Mercury General and Shelter both operate in Nevada but do not offer non-owner policies at all — their systems are built around vehicle-based underwriting. If you request a quote through an independent agent representing these carriers, you'll receive a standard auto quote that requires listing a vehicle, which creates the "I don't own a car" loop that brought you to this article. The agent may not realize non-owner is unavailable through that carrier, leading to wasted application time.
Getting Coverage Active Before Your Reinstatement Appointment
Nevada DMV does not reinstate your license until SR-22 filing appears in their system. The filing is electronic and typically processes within 1–3 business days after your insurer submits it, but this timing is outside your control. If you pay for a non-owner SR-22 policy on a Friday afternoon, the carrier may not transmit the SR-22 until Monday, and DMV may not process it until Wednesday. Do not schedule your DMV reinstatement appointment for the same week you purchase coverage.
The safest sequence: purchase non-owner SR-22 policy, wait five business days, call Nevada DMV at 775-684-4368 to confirm SR-22 filing is on record, then schedule your reinstatement appointment. Showing up to DMV without confirmed SR-22 on file wastes the trip — the clerk cannot manually override the system or accept a paper insurance card as proof. The $35 reinstatement fee is non-refundable even if your appointment fails due to missing SR-22, and you'll need to reschedule and pay the fee again.

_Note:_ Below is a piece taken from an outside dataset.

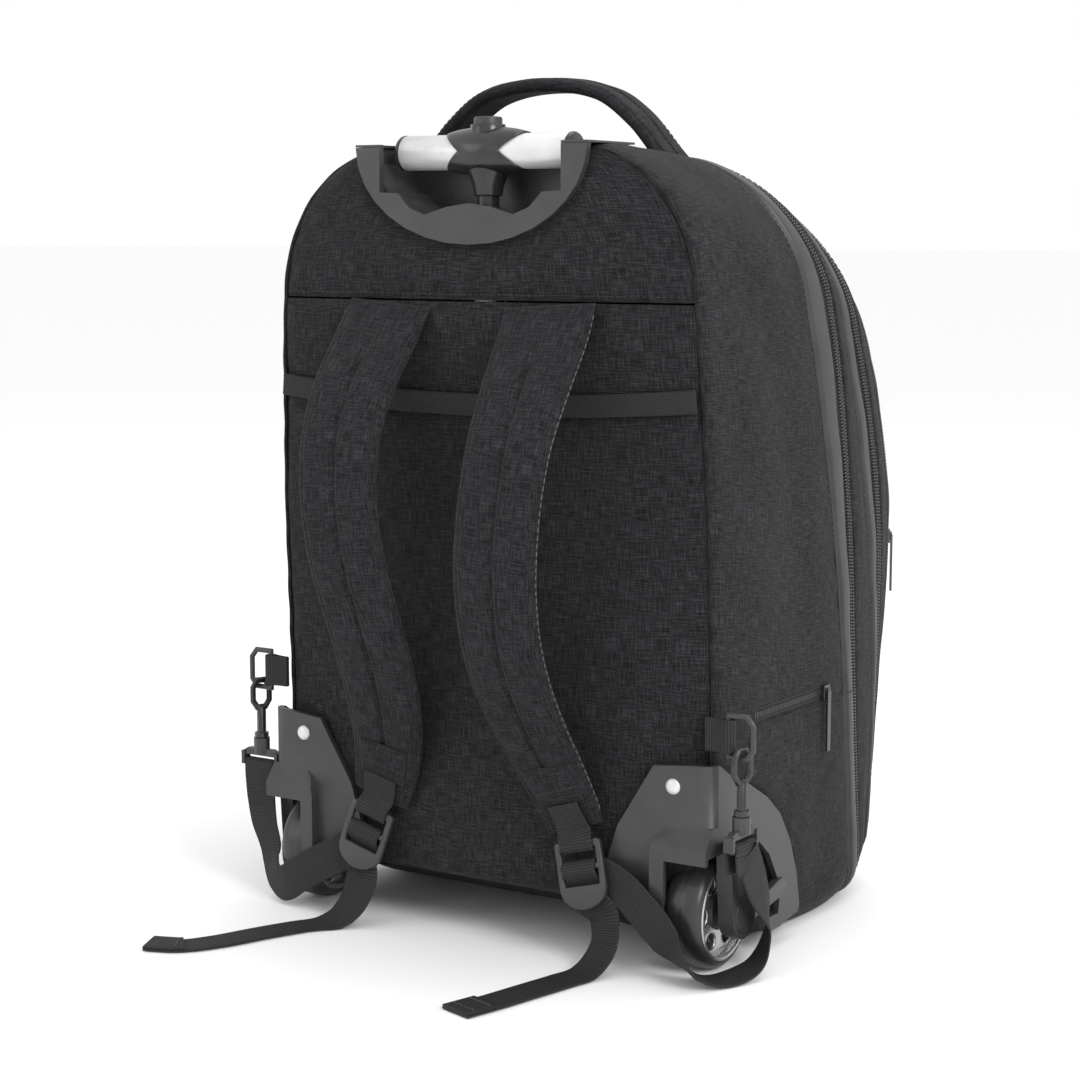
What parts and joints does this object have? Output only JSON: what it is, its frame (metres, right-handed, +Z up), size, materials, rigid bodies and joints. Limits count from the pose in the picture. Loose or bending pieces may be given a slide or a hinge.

If you're working against a court-ordered reinstatement deadline or a job start date, build in two weeks of buffer between purchasing the non-owner policy and your hard deadline. Carrier filing delays, DMV processing backlogs, and payment processing failures all happen. The non-owner SR-22 product solves the "I don't own a car" problem, but it does not compress the DMV's administrative timeline.